They’re impeachable acts, not a ‘carousel’
By RANDALL D. ELIASON | Special to The Washington Post | Published: November 22, 2019
A common Republican criticism in the ongoing impeachment proceedings is that Democrats have repeatedly changed their position concerning what offense President Donald Trump may have committed in his dealings with Ukraine. In his opening statement on Thursday, Rep. Devin Nunes, of California, the House Intelligence Committee’s ranking Republican, said: “The offense itself changes depending on the day, ranging from quid pro quo, to extortion, to bribery, to obstruction of justice, then back to quid pro quo.” He accused Democrats of riding on a “carousel of allegations.”
But there is no carousel. As a legal description of the president’s conduct, all of these charges are accurate, and all at the same time.
In federal law, the crimes of bribery and extortion by a public official are very closely related. A public official commits bribery when he seeks or demands anything of value in exchange for being influenced in the performance of some official act. In this case, the bribery charge would be that Trump, a public official, demanded a thing of value from Ukraine in the form of a public announcement of investigations that would benefit him politically. In exchange, the president would agree to be influenced in the official acts of releasing aid to Ukraine and holding a White House meeting with Ukrainian President Volodymyr Zelenskiy.
Extortion is generally defined as forcing another person to surrender property under some kind of threat or duress. Extortion by a public official is most often charged under a statute called the Hobbs Act, which prohibits extortion by force, violence, fear or “under color of official right.” This could apply to Trump’s conduct in two ways. One would be the charge that Trump pressured Ukrainian officials to announce the investigations by putting them in fear of what would happen to their country if they did not receive the hundreds of millions of dollars in congressionally approved aid.
An alternative theory would be that Trump’s conduct constituted extortion “under color of official right.” The Supreme Court has held that this is basically equivalent to taking a bribe. As a result, often conduct that looks a lot like traditional bribery is prosecuted as extortion under color of official right, and that theory could apply here as well.

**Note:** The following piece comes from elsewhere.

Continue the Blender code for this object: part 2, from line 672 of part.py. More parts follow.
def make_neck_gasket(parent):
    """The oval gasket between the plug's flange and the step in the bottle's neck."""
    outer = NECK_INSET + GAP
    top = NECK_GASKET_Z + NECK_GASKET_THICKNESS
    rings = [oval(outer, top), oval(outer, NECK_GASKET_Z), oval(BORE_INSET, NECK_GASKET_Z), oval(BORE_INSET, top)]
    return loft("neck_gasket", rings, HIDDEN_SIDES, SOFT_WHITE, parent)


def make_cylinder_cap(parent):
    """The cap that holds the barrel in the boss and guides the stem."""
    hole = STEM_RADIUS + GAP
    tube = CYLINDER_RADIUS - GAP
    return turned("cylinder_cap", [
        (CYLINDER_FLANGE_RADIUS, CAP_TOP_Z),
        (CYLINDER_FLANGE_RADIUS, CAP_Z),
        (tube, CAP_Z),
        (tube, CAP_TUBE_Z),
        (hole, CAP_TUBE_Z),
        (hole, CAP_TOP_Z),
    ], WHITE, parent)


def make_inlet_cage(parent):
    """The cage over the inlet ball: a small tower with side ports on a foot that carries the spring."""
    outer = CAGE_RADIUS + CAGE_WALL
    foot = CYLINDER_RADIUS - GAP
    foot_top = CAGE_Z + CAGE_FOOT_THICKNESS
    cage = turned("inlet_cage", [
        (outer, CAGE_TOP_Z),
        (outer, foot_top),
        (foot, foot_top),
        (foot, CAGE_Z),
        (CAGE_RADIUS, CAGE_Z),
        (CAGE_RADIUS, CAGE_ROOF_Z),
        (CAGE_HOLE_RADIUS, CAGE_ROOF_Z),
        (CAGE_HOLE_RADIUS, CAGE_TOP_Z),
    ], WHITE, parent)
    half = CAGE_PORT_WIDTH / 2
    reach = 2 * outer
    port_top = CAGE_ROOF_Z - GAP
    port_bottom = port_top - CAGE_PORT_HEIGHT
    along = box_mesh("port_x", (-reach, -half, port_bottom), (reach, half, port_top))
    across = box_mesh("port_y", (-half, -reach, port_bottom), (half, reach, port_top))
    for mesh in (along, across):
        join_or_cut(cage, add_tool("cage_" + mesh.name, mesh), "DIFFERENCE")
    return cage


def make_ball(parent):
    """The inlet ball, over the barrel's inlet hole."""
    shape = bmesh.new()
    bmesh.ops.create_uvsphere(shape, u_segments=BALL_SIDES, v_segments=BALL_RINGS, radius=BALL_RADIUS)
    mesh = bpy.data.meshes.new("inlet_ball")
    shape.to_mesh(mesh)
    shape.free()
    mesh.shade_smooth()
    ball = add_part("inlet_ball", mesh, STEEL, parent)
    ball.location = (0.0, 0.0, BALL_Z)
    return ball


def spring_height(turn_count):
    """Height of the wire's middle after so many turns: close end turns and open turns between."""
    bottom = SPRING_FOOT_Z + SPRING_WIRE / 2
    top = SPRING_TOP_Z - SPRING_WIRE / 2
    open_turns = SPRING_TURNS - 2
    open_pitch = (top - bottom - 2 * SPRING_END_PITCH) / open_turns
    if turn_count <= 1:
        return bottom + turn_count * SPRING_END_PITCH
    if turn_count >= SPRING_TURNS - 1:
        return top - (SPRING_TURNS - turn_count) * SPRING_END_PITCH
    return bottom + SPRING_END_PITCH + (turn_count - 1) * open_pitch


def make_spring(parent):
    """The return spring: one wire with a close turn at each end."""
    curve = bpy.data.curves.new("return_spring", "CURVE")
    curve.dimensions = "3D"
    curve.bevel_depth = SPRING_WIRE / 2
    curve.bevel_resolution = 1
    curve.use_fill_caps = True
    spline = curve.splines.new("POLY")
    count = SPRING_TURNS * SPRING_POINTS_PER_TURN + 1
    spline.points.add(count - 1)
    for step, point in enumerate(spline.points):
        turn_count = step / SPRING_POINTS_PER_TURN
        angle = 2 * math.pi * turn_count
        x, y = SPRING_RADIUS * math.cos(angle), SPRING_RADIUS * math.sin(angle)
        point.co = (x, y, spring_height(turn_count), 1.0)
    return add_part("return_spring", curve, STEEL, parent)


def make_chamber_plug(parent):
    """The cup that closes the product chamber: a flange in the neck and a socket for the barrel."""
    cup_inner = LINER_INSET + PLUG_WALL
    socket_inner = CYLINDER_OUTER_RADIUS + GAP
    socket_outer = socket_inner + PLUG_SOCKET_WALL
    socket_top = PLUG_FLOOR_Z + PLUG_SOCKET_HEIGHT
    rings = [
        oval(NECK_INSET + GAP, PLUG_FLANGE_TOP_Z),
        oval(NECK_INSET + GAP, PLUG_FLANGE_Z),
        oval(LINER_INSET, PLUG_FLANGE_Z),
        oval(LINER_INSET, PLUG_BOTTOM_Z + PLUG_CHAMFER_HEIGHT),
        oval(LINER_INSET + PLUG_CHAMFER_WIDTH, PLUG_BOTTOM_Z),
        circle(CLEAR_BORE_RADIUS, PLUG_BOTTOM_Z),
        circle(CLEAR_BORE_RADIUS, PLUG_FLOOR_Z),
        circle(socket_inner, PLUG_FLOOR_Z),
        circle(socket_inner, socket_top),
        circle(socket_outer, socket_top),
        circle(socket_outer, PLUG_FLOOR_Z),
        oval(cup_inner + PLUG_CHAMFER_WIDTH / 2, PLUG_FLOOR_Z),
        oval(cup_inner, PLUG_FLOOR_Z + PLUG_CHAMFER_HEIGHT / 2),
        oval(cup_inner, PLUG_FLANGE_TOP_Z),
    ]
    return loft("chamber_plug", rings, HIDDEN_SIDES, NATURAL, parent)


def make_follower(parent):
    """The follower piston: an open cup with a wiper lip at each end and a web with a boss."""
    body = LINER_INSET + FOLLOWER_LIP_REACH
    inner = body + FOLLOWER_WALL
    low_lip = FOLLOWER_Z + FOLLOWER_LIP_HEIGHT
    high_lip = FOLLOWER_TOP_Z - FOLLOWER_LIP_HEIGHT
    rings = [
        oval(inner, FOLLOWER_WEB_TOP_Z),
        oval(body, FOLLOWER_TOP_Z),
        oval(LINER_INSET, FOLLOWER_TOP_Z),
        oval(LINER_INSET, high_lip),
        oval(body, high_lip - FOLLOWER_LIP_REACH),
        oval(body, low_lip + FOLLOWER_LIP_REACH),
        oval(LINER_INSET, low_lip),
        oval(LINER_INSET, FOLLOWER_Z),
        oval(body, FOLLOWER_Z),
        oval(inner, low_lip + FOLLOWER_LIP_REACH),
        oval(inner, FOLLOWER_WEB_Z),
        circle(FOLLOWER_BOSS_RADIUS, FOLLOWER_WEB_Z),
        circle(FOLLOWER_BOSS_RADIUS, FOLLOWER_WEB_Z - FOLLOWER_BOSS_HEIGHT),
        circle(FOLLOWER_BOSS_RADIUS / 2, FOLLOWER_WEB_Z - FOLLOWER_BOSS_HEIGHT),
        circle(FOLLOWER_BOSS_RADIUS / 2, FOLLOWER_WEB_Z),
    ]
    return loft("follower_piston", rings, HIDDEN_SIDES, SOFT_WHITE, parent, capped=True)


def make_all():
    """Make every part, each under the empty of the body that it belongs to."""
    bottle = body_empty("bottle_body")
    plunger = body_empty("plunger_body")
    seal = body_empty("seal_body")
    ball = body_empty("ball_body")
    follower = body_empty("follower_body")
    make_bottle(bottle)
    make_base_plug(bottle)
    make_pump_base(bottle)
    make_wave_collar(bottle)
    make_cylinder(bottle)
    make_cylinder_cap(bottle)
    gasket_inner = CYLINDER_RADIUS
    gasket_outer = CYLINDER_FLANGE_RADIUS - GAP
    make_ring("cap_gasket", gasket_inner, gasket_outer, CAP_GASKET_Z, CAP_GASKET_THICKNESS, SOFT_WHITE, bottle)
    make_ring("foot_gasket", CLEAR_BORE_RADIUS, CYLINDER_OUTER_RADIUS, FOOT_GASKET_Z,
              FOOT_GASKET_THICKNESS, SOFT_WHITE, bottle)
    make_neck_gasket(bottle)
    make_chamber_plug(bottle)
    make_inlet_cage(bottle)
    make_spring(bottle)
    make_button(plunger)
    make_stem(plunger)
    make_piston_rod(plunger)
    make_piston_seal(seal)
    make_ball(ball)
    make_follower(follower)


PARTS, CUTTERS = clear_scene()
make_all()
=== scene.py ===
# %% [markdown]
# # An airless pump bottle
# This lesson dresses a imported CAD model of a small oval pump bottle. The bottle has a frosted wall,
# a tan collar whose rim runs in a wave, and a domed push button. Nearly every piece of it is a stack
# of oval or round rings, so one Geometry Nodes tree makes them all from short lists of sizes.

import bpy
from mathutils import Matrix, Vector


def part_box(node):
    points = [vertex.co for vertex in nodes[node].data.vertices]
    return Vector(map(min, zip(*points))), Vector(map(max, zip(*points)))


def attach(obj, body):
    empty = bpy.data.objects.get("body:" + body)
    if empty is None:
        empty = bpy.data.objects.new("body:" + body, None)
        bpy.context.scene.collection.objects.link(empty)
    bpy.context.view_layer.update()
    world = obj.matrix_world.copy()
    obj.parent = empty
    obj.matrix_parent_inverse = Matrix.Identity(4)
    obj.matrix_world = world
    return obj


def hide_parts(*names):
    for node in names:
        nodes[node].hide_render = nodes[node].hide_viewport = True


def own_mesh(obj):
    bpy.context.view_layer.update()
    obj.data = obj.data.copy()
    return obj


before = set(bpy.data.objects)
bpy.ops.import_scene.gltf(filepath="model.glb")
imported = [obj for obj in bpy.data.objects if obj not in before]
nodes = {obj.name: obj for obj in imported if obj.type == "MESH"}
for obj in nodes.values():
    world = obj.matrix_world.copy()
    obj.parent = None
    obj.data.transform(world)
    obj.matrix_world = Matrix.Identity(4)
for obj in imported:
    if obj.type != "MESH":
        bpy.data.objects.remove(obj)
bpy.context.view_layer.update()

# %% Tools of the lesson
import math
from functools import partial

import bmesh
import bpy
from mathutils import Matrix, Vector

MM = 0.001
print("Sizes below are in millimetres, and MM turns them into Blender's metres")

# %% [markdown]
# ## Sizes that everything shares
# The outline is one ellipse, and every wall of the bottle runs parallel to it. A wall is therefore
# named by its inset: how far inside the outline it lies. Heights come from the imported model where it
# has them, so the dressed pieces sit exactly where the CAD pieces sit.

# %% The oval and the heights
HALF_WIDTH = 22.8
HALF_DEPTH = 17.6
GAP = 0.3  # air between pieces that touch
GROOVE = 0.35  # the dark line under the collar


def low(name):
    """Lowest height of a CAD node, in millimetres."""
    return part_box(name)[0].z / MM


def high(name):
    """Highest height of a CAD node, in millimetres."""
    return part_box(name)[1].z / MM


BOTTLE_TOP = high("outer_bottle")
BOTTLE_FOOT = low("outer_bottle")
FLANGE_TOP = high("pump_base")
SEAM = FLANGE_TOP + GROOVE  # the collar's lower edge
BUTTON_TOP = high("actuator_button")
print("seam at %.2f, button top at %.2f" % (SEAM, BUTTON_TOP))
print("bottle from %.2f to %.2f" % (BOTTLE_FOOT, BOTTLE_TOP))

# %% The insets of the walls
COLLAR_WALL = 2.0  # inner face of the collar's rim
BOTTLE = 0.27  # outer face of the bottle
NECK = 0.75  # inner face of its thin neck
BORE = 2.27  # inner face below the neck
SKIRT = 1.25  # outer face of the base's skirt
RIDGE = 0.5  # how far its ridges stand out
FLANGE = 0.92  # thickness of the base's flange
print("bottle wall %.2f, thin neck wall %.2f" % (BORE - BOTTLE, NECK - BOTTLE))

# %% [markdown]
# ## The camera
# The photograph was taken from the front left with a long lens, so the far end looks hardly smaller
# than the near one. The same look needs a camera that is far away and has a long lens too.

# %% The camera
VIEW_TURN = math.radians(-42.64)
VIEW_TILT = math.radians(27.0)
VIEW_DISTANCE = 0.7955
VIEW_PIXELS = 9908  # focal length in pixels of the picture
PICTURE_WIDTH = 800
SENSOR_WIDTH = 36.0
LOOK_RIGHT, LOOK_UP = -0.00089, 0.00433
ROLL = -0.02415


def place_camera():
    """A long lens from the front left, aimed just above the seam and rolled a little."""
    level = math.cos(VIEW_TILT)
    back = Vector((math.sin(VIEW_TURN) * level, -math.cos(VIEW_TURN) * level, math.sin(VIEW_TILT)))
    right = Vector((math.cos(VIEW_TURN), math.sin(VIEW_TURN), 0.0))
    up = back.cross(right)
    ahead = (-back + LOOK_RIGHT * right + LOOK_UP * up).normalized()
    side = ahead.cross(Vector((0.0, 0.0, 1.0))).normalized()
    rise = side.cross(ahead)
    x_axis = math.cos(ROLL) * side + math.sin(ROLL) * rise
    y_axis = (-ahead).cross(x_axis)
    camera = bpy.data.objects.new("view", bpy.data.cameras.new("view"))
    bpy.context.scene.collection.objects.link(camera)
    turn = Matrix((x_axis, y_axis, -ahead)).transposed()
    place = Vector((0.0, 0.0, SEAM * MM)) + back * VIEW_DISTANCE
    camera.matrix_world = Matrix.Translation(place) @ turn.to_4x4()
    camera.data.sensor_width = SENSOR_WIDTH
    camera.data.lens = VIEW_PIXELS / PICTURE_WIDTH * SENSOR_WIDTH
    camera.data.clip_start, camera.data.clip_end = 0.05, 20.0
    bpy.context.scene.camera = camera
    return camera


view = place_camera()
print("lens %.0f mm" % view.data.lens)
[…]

Quid pro quo, another item in Nunes’ litany, is not a separate crime. Allegations of a wrongful quid pro quo are really just another way of saying that there was a bribe. The term, usually translated as “this for that,” refers to the exchange that is at the heart of a bribery offense. Of course, quid pro quos in and of themselves are not illegal; bargaining takes place in diplomacy and elsewhere, and the United States is free to attach conditions to its foreign aid. But it’s bribery if a quid pro quo is sought with corrupt intent, if the president is not pursuing legitimate U.S. policy but instead is wrongfully demanding actions by Ukraine that would benefit him personally.

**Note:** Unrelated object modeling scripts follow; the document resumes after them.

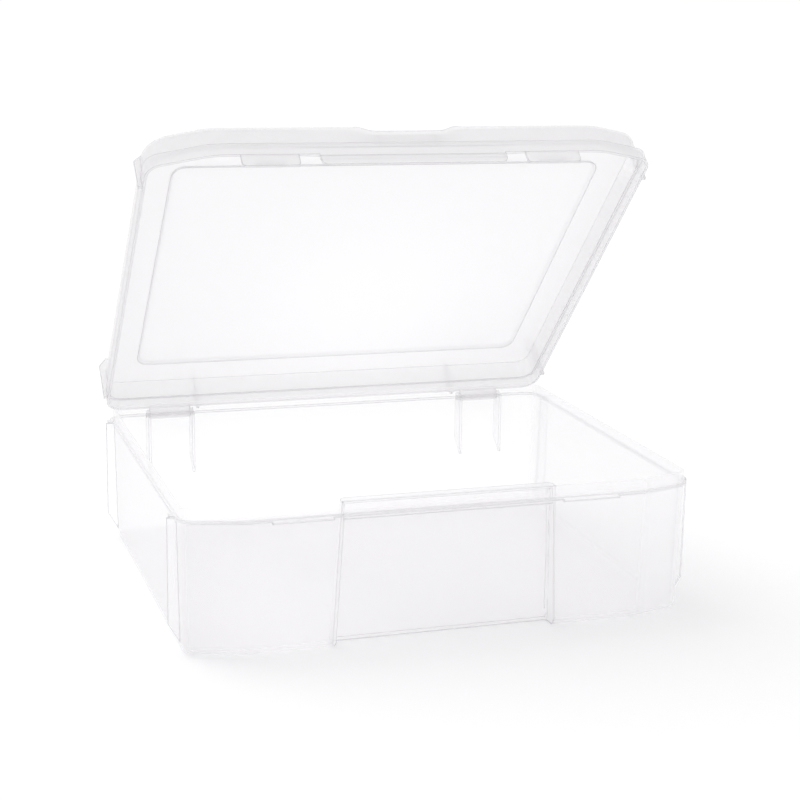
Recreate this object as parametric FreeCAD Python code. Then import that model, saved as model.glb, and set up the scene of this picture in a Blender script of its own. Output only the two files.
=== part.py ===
"""A clear keeper case: a shallow moulded tub with a hinged lid that stands open.

The frame has +X to the right, +Y to the back and +Z up, in millimetres.
The origin is the centre of the tub's underside. Every piece is drawn with the
lid closed, and then the lid and its latch tabs are turned open about the pins.
"""
import FreeCAD, Part
import math
import os

from FreeCAD import Vector

# Plan of the tub, over its ledge
base_width = 387.0
base_depth = 318.0
front_corner_run = 43.7
front_set_back = 12.5
front_corner_radius = 13.5
rear_corner_radius = 14.0
blunt_corner_radius = 60.0

# Tub walls
rim_height = 107.9
wall = 2.0
floor_thickness = 2.2
wall_lean = 2.0
foot_radius = 5.5
rim_radius = 0.6

# Ledge that carries the lid's skirt
collar_height = 8.7
ledge_thickness = 1.8
ledge_reach = 2.0
tongue_reach = 3.0
tongue_width = 5.0

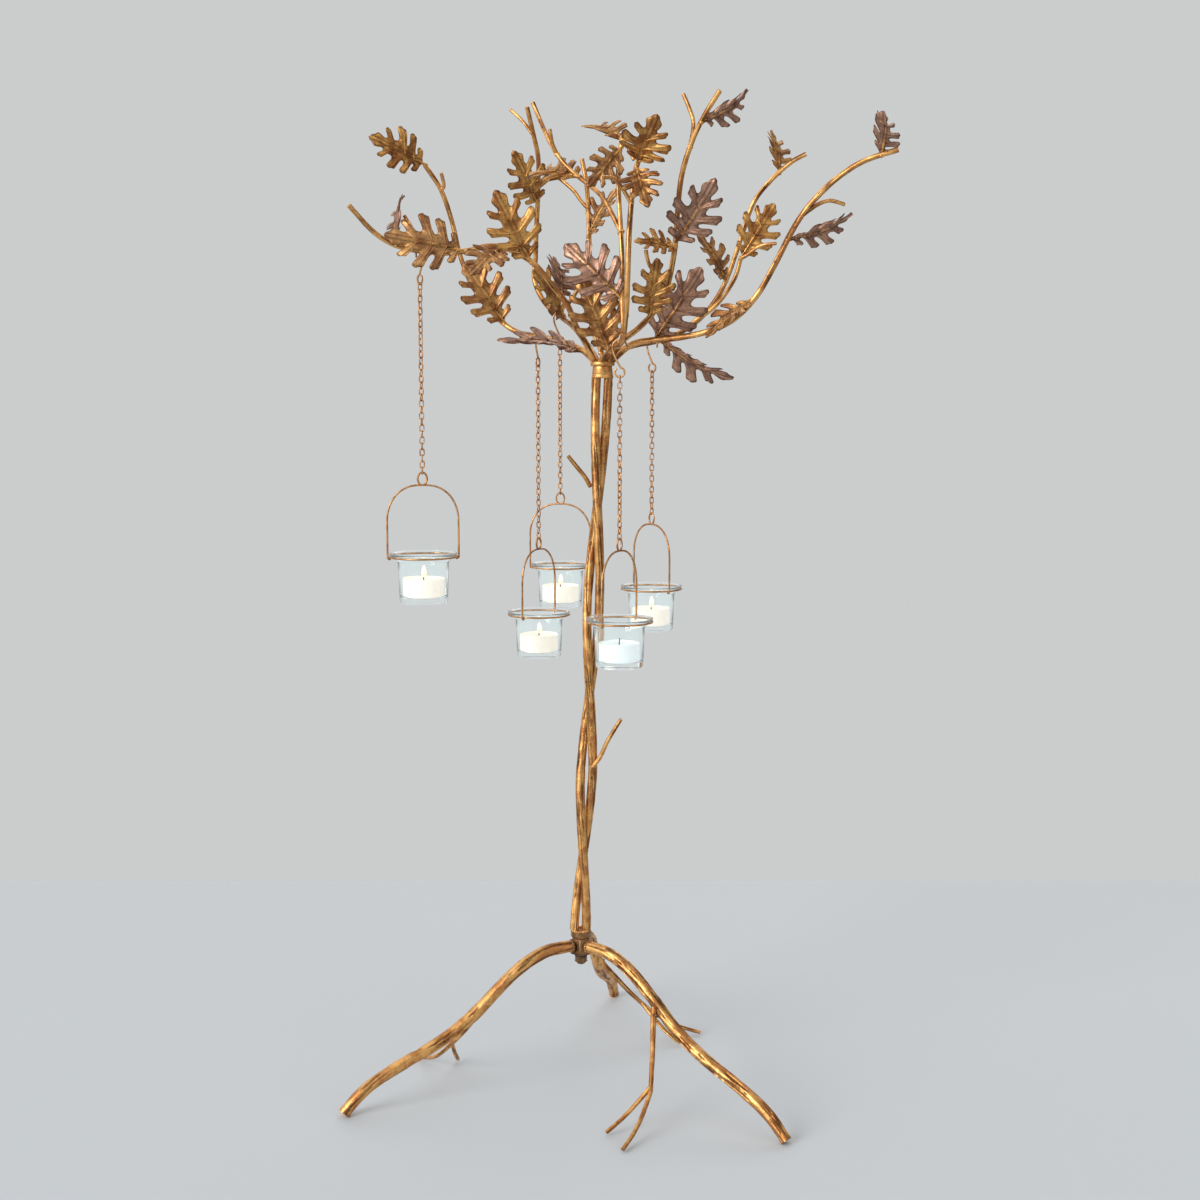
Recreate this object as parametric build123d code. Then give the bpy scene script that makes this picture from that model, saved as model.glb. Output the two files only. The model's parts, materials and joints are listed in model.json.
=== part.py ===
from build123d import *
import os
from functools import cache
from math import atan2, ceil, cos, degrees, hypot, pi, radians, sin, tan

# A tall tree-shaped candelabra: a three-legged root base, a trunk of two twisted rods, a crown of
# bent arms with oak leaves, and five chains that each carry a glass tealight cup.
# Millimetres, +Z up, floor at Z = 0. The pieces are drawn about the base hub's upright axis and
# moved at the end, so that the origin is the middle of the stand's plan.
PLAN_MIDDLE = (31.7, 34.7)    # from the hub's axis to the middle of the plan, X and Y
RUNNING_GAP = 0.3             # between a hanging piece and what carries it

# Base hub, and what clamps the trunk to it
HUB_TOP = 139.0
HUB_HEIGHT = 15.0
HUB_REACH = 8.0               # from the axis to each flat that a leg is welded to
STUD_RADIUS = 3.0
STUD_GAP = 0.2
WASHER_RADIUS = 6.0
WASHER_THICKNESS = 3.0
NUT_REACH = 5.0
NUT_HEIGHT = 5.0
NUT_DOME = 3.0

# Legs: one profile, as (out from the axis, height), turned to three headings
LEG_HEADINGS = {"left": 201.7, "right": 321.7, "back": 81.7}
LEG_PROFILE = [(32, 130), (52, 122), (71, 109), (90, 92), (107, 77), (126, 64), (146, 53),
               (167, 44), (186, 35), (203, 26), (216, 16)]
LEG_REACH = 229.0
LEG_TOP_RADIUS = 6.2
LEG_FOOT_RADIUS = 5.6
LEG_FOOT_TILT = 38.0          # how far the sawn end leans back from upright
LEG_FOOT_WEAR = 1.8           # filed off under the end, so that it stands flat

# Side root of each leg, as (out, across, height): a stem and two prongs
SIDE_ROOT = [(92, 10, 80), (101, 23, 62), (109, 35, 46), (116, 46, 33)]
SIDE_PRONG_LONG = [(116, 46, 33), (120, 62, 20), (124, 80, 10), (128, 102, 3)]
SIDE_PRONG_SHORT = [(114, 44, 36), (108, 57, 23), (102, 70, 12), (96, 84, 3)]
SIDE_ROOT_START = 86.0        # out from the axis, where it leaves the leg
SIDE_ROOT_RADIUS = 3.0
SIDE_TIP_RADIUS = 2.3

# Trunk: two rods laid round each other between the foot plug and the ferrule
TRUNK_FOOT = (-1.0, 0.0)
TRUNK_HEAD = (20.0, 0.0)
FOOT_PLUG_HEIGHT = 7.0
FOOT_PLUG_RADIUS = 9.5
FERRULE_BOTTOM = 660.0
FERRULE_HEIGHT = 10.0
FERRULE_RADIUS = 9.6
STRAND_RADIUS = 4.5
STRAND_OFFSET = 4.9           # strand axis to trunk axis where the strands cross
STRAND_SPREAD = 0.6           # added where they lie side by side
STRAND_TURNS = 1.5
STRAND_TIGHTENING = 1.2       # over 1, the twist tightens towards the foot
STRAND_STEPS = 20
TWIGS = {
    "upper": [(9, -5, 562), (4, -11, 571), (-3, -16, 580), (-11, -20, 590)],
    "lower": [(11, -5, 303), (18, -8, 313), (25, -12, 329), (37, -17, 350)],
}
TWIG_RADIUS = 2.3

# Crown collar, and the ring of welds that the eight main arms stand on
COLLAR_HEIGHT = 4.0
COLLAR_RADIUS = 11.0
ROOT_CIRCLE = 7.9
COLLAR_TOP = FERRULE_BOTTOM + FERRULE_HEIGHT + COLLAR_HEIGHT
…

As for obstruction of justice, that’s in a separate category. The White House has been refusing to honor congressional subpoenas and ordering key witnesses not to testify. It’s been ironic to watch Republicans complain about supposed hearsay and witnesses who do not have direct knowledge of key events when it is the administration itself that is withholding much of that key information. Democrats will have to consider whether this stonewalling of their investigation justifies a separate article of impeachment for obstruction, as it did for President Richard Nixon.
If this were a criminal case, there would be grounds for prosecutors to favor charging bribery over extortion. There’s a legal issue over whether announcing an investigation would qualify as “property” under the Hobbs Act (“thing of value” in bribery law is interpreted much more expansively). That’s less important for impeachment purposes, because impeachable offenses are not governed by the strict terms of the U.S. criminal code. It could be relevant, however, if any of those working with the president were to end up facing criminal charges of conspiracy or aiding and abetting. In any such cases, bribery would be the better charge.
In any event, there is no “carousel of allegations.” Bribery, extortion and quid pro quo are simply different ways to say the same thing: that the president abused the power of his office to pressure Ukraine to take actions that would personally benefit him. It’s not at all uncommon for the same conduct to violate more than one statute. A crime by any other name still smells as corrupt. But the Constitution specifically names bribery as a basis for impeachment. That’s reason enough alone to choose that term to describe the president’s conduct.
Randall D. Eliason teaches white-collar criminal law at George Washington University Law School.